Roiphe: It’s… too complicated to explain. Particularly, how do I explain to you how pleased I am with Emily’s stories, how much pleasure they give me, because they’re written so well. She really is good.
Rumpus: She’s so good!
Roiphe: She is really good, and I get great pleasure and satisfaction from what she thinks and how she thinks and how she writes. And if, in fact, I have a moment of wishing that she really had something nicer to say about me, I would just live with it. I also understand there are questions of what you would say if I was the subject of the whole piece, which I was not. We would have a different story. One of the things about parents and children is that there is no way that you go through this without there being mutual anger. It just is, and that’s true if it’s a three-year-old wanting an extra ice cream or it’s an older child wanting something truly dangerous.
Rumpus: So, back to the other side of the table, where you’re the one doing the writing. Do you ever show your writing to the people you’ve written about before it gets published? Do you warn them? Do you ask them if they’re okay with it? Different writers I’ve interviewed for this column have had different answers to this question. Some show the manuscript before publication. Some don’t. Some ask permission. Where do you stand on that spectrum?

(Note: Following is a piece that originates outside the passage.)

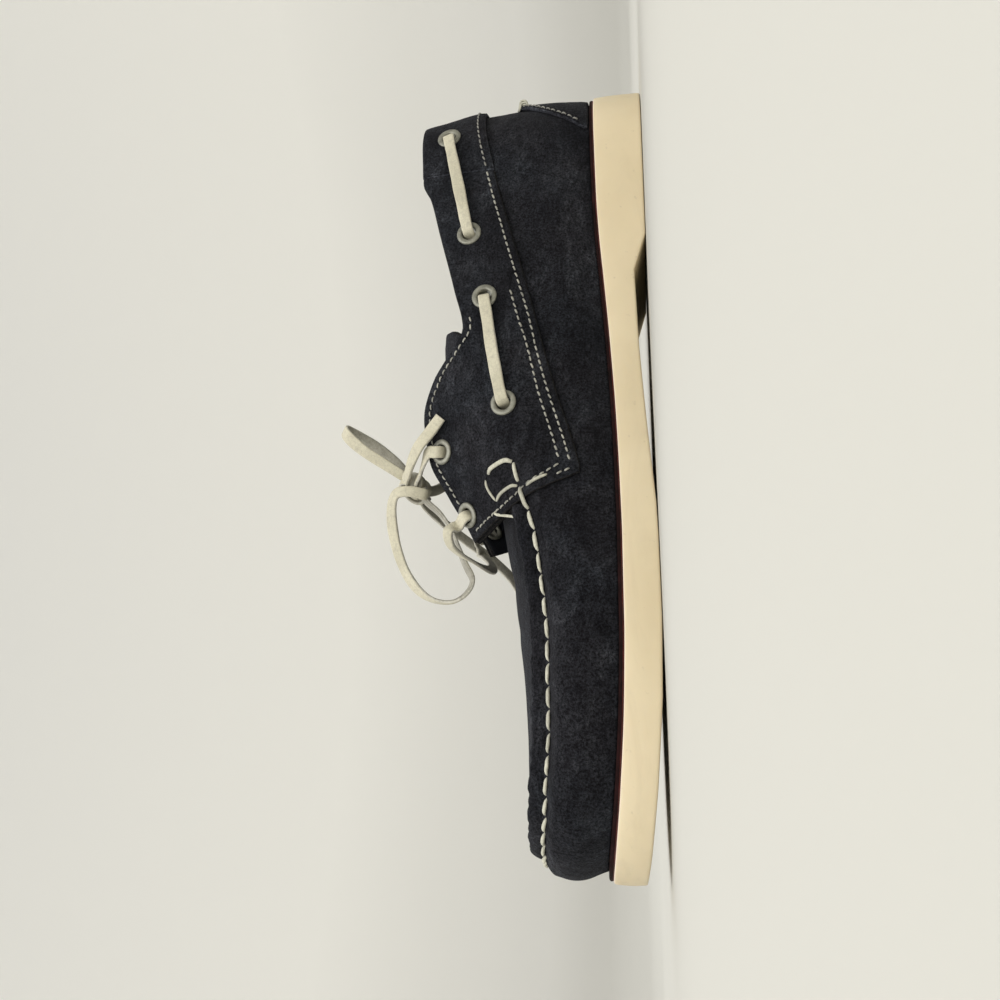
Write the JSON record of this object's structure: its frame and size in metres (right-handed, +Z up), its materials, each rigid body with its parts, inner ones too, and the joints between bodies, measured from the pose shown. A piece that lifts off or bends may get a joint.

Roiphe: I certainly wouldn’t ask permission. You can’t ask permission. You’re not going to get it most of the time. You don’t ask if you don’t want to hear the answer. What is important here is not that you propitiate the people that you have written about, but that you don’t do this unless you really need to do this, and you really need to do it because you feel justified in what you’re doing. That I think is a prerequisite. This is important to you because you are telling the truth about something, as you see it. And whether it’s the absolute truth, who the hell knows, but certainly it’s your truth and you want to say it. And in the past nothing really would stop me from doing that. Now I don’t really feel the need to. I don’t really feel it quite the same way at this point in my life, because I’ve done it.